To make matters worse, the proposal will create yet another private sector database tied to the Social Security Number at the very time that experts in privacy and ID theft are urging companies to wean themselves from use of the SSN. The proposal calls for credit card companies to submit the name, address, and TIN of each participating merchant that sells anything during the year and the net amount of that transaction. In order to comply, credit card companies would need to keep track of ID numbers and other information on all merchants. Credit card companies collect TINs and SSNs today from merchants at the time of approval, but the standard industry practice is to delete this information in favor of an internal merchant identifier. This security and privacy protection measure have to be abandoned if the IRS proposal moves forward.
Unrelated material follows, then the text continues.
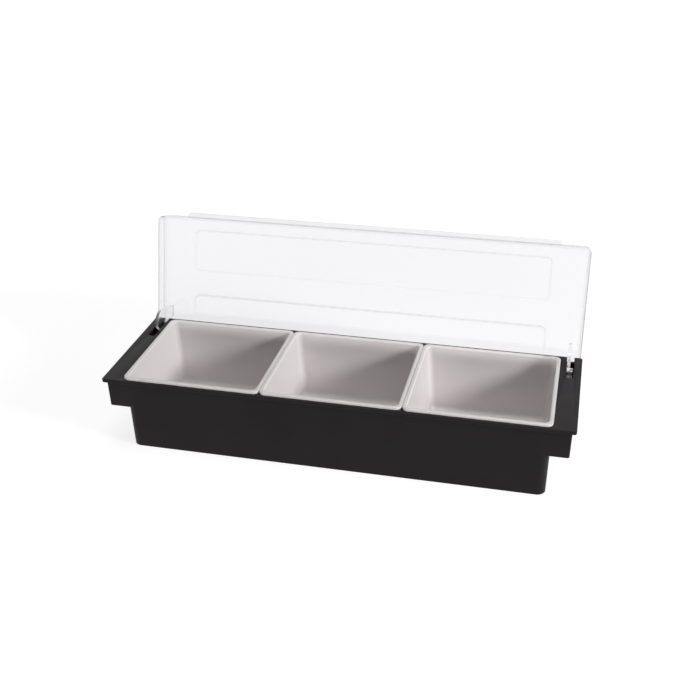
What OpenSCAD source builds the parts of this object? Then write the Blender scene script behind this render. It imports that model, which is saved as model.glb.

Finally, the Administration request is just the latest manifestation of a broader effort by the government to force businesses to collect and retain large amounts of customer data. These “data retention” proposals would force the creation of massive, privately maintained databases of personally identifiable data that government investigators could tap at their leisure. What’s particularly troubling about this trend is that it occurs against the backdrop of measures like the PATRIOT Act that weaken the legal standards that protect ordinary Americans against undue government snooping.

The government is effectively seeking to increase the amount of information collected and stored about ordinary Americans even as it relaxes the standards by which it can obtain that information.
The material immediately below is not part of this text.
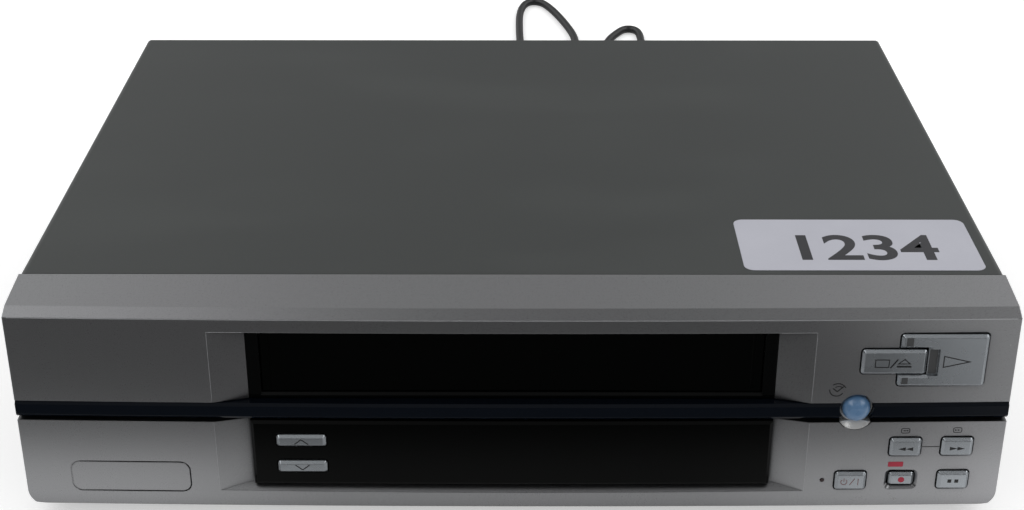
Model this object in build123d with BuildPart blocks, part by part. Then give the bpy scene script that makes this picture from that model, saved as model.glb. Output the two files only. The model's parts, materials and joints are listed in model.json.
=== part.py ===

The Treasury Department has done little to justify why Congress should impose this substantial new burden on sole proprietors and other small businesses.
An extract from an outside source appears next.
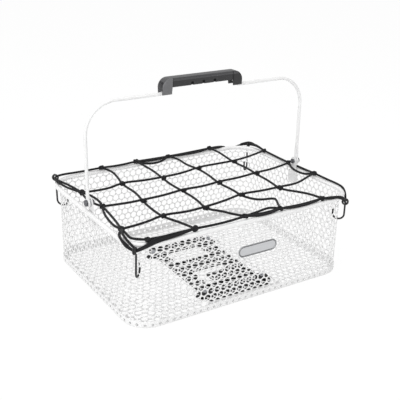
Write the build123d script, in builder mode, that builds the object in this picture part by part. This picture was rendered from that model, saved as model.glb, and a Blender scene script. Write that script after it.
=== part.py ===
from build123d import *
from math import cos, pi, radians, sin, tan
import os

os.makedirs("parts", exist_ok=True)

# Perforated steel basket for a bicycle's rear rack, with a folding carrying bail, a quick-release
# adapter plate under the floor and an elastic luggage net hooked over the top.
# X runs along the long side, Y from the front long wall to the back one, Z up.
# The origin is the centre of the base. All lengths are in millimetres.

# Rim: round steel wire bent to a rounded rectangle
rim_length = 440.0      # centre line, along X
rim_width = 332.0       # centre line, along Y
rim_corner = 47.0
rim_diameter = 8.0
rim_height = 148.0      # centre line, above the base

# Sheet metal
sheet = 1.0
weld_gap = 0.3          # rim wire to wall sheet
seam_gap = 0.1          # between plates that lie face to face

# Floor pan
flange_height = 12.0
channel_half_width = 74.0
channel_slope = 5.0
channel_rise = 5.5
bead_offset = 155.0
bead_width = 10.0
bead_rise = 3.0

# Bail and its pivots
pivot_y = -4.0
pivot_rise = 17.0       # pivots above the rim's centre line
leg_inset = 1.3         # centre lines of the legs inward from the rim's
bail_rise = 166.6       # pivot to the centre line of the top rod
bail_corner = 54.0
bail_diameter = 6.0
blade_thickness = 3.0
blade_width = 9.0
blade_length = 18.0
blade_radius = 7.5
running_gap = 0.1       # along the pivot, on each side of the blade
pivot_clearance = 0.05  # radial, blade hole to bolt
bolt_diameter = 5.0
bolt_head_diameter = 11.0
bolt_head_height = 4.4
spacer_diameter = 12.0
nut_height = 4.0
nut_flats = 8.0
fit_clearance = 0.05    # radial, fixed fasteners in their holes

# Pivot brackets
bracket_thickness = 2.0
bracket_ear_radius = 8.0
bracket_foot_width = 26.0
bracket_foot_height = 22.0
bracket_foot_drop = 26.0    # lower edge of the foot below the rim's centre line
rivet_diameter = 3.0
rivet_head_diameter = 6.0
rivet_head_height = 0.8
rivet_spacing = 16.0

# Grip on the bail's top rod
grip_left = -83.0
grip_right = 78.0
grip_width = 19.0
grip_wall = 2.8
grip_rise = 26.2        # top of the grip above the bail's top rod
grip_depth = 15.6       # of the bar between the feet
grip_left_foot = 19.0
grip_right_foot = 19.0
grip_left_drop = 1.0    # foot below the top rod's centre line
grip_right_drop = -0.8
grip_end_radius = 16.0
grip_edge_radius = 2.2
grip_end_opening = 6.0  # top of each open end below the grip's top
grip_panel_recess = 0.8  # of both faces between the feet
grip_panel_drop = 5.0   # top of the recessed panels below the grip's top
rod_crank = 18.0        # rise of the rod inside the grip
rod_crank_run = 14.0
rod_crank_inset = 6.0   # from the grip's end to the foot of the crank
rod_crank_radius = 9.0
rib_positions = [-45.0, -10.0, 13.0, 38.0]
rib_thickness = 2.5
notch_positions = [-24.8, -2.6, 19.8]
notch_width = 4.6
notch_height = 6.0
notch_depth = 4.2       # from the front face into a thicker stretch of the front wall
notch_backing = 1.2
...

While the IRS needs TINs and SSNs for tax purposes, and private sector tax reporting is partly what the number was created for, this proposal essentially deputizes credit card companies and requires them to maintain this information for extended periods. The Treasury Department is seeking to dramatically increase the amount of sensitive personal data collected from individuals, even as other agencies are being urged to limit such collection as a means of combating ID theft.

President’s Budget FY2009 – Department of Treasury

Policy Post 13.7, May 04, 2007 IRS Proposal Could Impact Millions of Internet Users

Testimony before House Small Business Committee on credit card reporting proposal, June 12, 2008


(2) Treasury Proposal Mirrors Problems with Other Data Collection and Data Retention Schemes

The credit card reporting proposal is another example of efforts to require businesses to retain records of their customers for government purposes. Last year, the Treasury Department suggested data retention rules for Internet “brokers” such as Amazon and eBay, and the Justice Department has been calling for federal legislation that would require Internet service providers to retain information about their customers for months or even years at a time.

These proposals are all objectionable in the following ways:

  • Data retention requirements threaten personal privacy and pose a security risk at the very time the public is justifiably concerned about security and privacy online. One of the best ways to safeguard privacy is to minimize the amount of personally identifiable data that is collected and stored. Data retention flies in the face of that wisdom by mandating the creation of large new databases of personally identifiable information that would become ripe targets for identity thieves. The credit card companies do not want to store this information for fear of a security breach. The government should not be forcing them to take risks with innocent taxpayer’s information.
  • Data retention laws are susceptible to “mission creep.” Although the Treasury proposal calls only for reporting of bulk data on merchants, there is nothing in the proposal to limit the further use of the information that the sites must collect to generate those reports. Either the government or the brokers themselves could use the information for currently unanticipated purposes.
  • Data retention laws undermine public trust. The new data disclosure demands that credit card companies would be required to make in order to meet their new IRS obligations would alienate small businesses and self-employed workers who are already rightly skittish about how much of their sensitive personal information they must surrender to do business. Right now, the main practice of credit card companies is to delete TINs and SSNs quickly when they receive them. This practice should be encouraged.
  • Data retention laws are burdensome and costly. Particularly for smaller operators, the Treasury proposal represents a huge increase in record keeping, storage and paperwork.

 

Adoption of any data retention law should be preceded by a full-scale reexamination of existing data privacy laws. The US has a shaky privacy framework to deal with the kind of information that would be collected under this proposal. CDT has long maintained that Congress must enact comprehensive consumer privacy legislation and update the laws that protect our personal information from government intrusion. Until such rules are adopted, data retention requirements like the Treasury proposal would exacerbate the already serious weaknesses in our national privacy framework.

CDT Data Retention Memo (June 2006)


(3) Request for Storage of SSNs Runs Contrary to Other Government Initiatives

In May 2007, the Office of Management and Budget called on government agencies to report on and cut down on the use of Social Security Numbers and to look into using alternatives to the numbers for internal identification. The reason for this policy is that widespread collection and storage of SSNs and TINs creates a risk of identity theft and fraud.

The OMB action followed the April 2007 Justice Department and FTC plan to combat identity theft, which called on government agencies to reduce unnecessary use of SSNs. The logic of reducing use of SSN use is obvious. SSNs are an essential element of many types of ID theft and often one of the main targets of serious data breaches. Until we can limit the frequency of data breaches, we can at least limit the negative exposure caused by breaches by limiting the number of places we store SSNs.

The underlying finding of the DOJ-FTC report – that SSNs are a prime target for identity thieves and that their use should be limited – is difficult to reconcile with a plan that calls for massive new collection and storage of TINs.

Although the DOJ-FTC report implies that the IRS is an appropriate agency to collect TINs, forcing credit card companies to maintain the data on all merchants creates a major new risk for those taxpayers who have done nothing wrong.